Compiling the program using g++ 4.4.6 does not produce any warning, yet the program crashes:

$ g++ -o stringtest stringtest.cpp
$ ./stringtest
terminate called after throwing an instance of 'std::logic_error'
  what():  basic_string::_S_construct NULL not valid
Aborted (core dumped)

(Note however that g++ 4.7.2 correctly produces the following warning: "warning: converting ‘false’ to pointer type for argument 1 of ‘std::basic_string<_CharT, _Traits, Alloc>::basic_string(constCharT*, const _Alloc&) [with _CharT = char; _Traits = std::char_traits; _Alloc = std::allocator]’ [-Wconversion-null]". Although it suffers from the usual GCC's verbosity, at least the compiler is now able to spot the problem.)

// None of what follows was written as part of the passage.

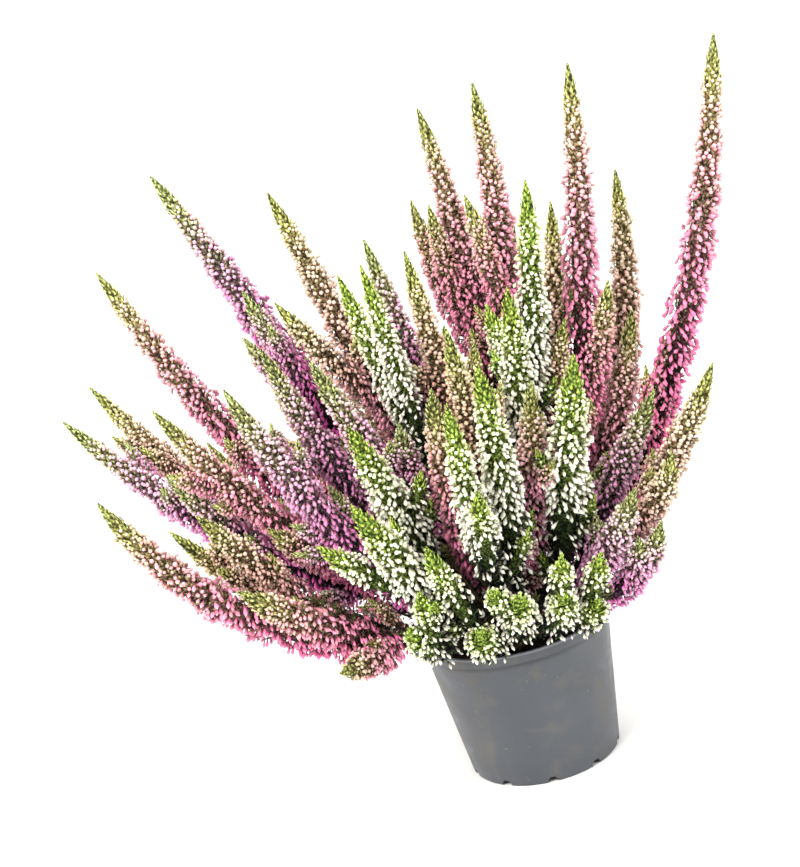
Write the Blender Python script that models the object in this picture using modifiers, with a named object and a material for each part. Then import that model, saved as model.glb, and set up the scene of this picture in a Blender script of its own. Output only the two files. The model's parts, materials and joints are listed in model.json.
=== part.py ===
"""A bud-flowering heather in a round nursery pot.

The pot holds a plug of soil. Eight rooted cuttings stand in plain holes in the soil, and each branches into
leafy stems. A flowering spray sits on the end of each stem. Buds and leaves are raised from the surface of
their spray or stem by a formula. Lengths in the tables are millimetres; the model is in metres, +Z up, with
its origin at the middle of the pot's underside.
"""
import math

import bmesh
import bpy
import numpy as np
from mathutils import Vector

MM = 0.001

# Pot
POT_HEIGHT = 82.0
RIM_RADIUS = 55.0
LIP_HEIGHT = 6.0
LIP_STEP = 1.6
FOOT_RADIUS = 43.5
WALL = 1.2
FLOOR = 1.5
ROUND_STEPS = 32
NOTCHES = 10
NOTCH_WIDTH = 6.0
NOTCH_HEIGHT = 3.5
NOTCH_DEPTH = 8.0

# Soil
GAP = 0.3
SOIL_DROP = 9.0
SOIL_DOME = 3.0
SOIL_LUMP = 0.7
HOLE_RADIUS = 4.5
HOLE_DEPTH = 16.0
HOLE_CLEAR = 12.0

# Cuttings
RING_CROWNS = 7
RING_RADIUS = 27.0
RING_TURN = math.radians(-90.0)
MIDDLE_REACH = 84.0
TRUNK_RADIUS = 4.0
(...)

The problem is, the std::string type is not native in C++ but provided by a library. The only string-like type accepted by the raw C++ language is a null-terminated array of ASCII characters. Therefore, std::string is able to automatically convert char * into std::string. The problem is, false is equivalent to 0, which is in turns equivalent to NULL, i.e., a char * pointer. But std::string cannot be initialized to NULL, hence the std::logic_error exception.

Since D has native string types, this kind of errors is less likely to occur. Consider a straightforward translation of the C++ code above into D:

import std.stdio;

void main()
{
    string s = false;
    writeln(s);
}

Compiling it using DMD 2.060 will produce the following error message:

$ dmd stringtest.d
stringtest.d(5): Error: cannot implicitly convert expression (false) of type bool to string

Regarding Ada, this kind of error is impossible as the language avoids almost every implicit typecast. This can be annoying sometimes, but it makes me feel confident of what I'm writing. (It is often said that if your Ada program compiles without errors, then it is probably correct.)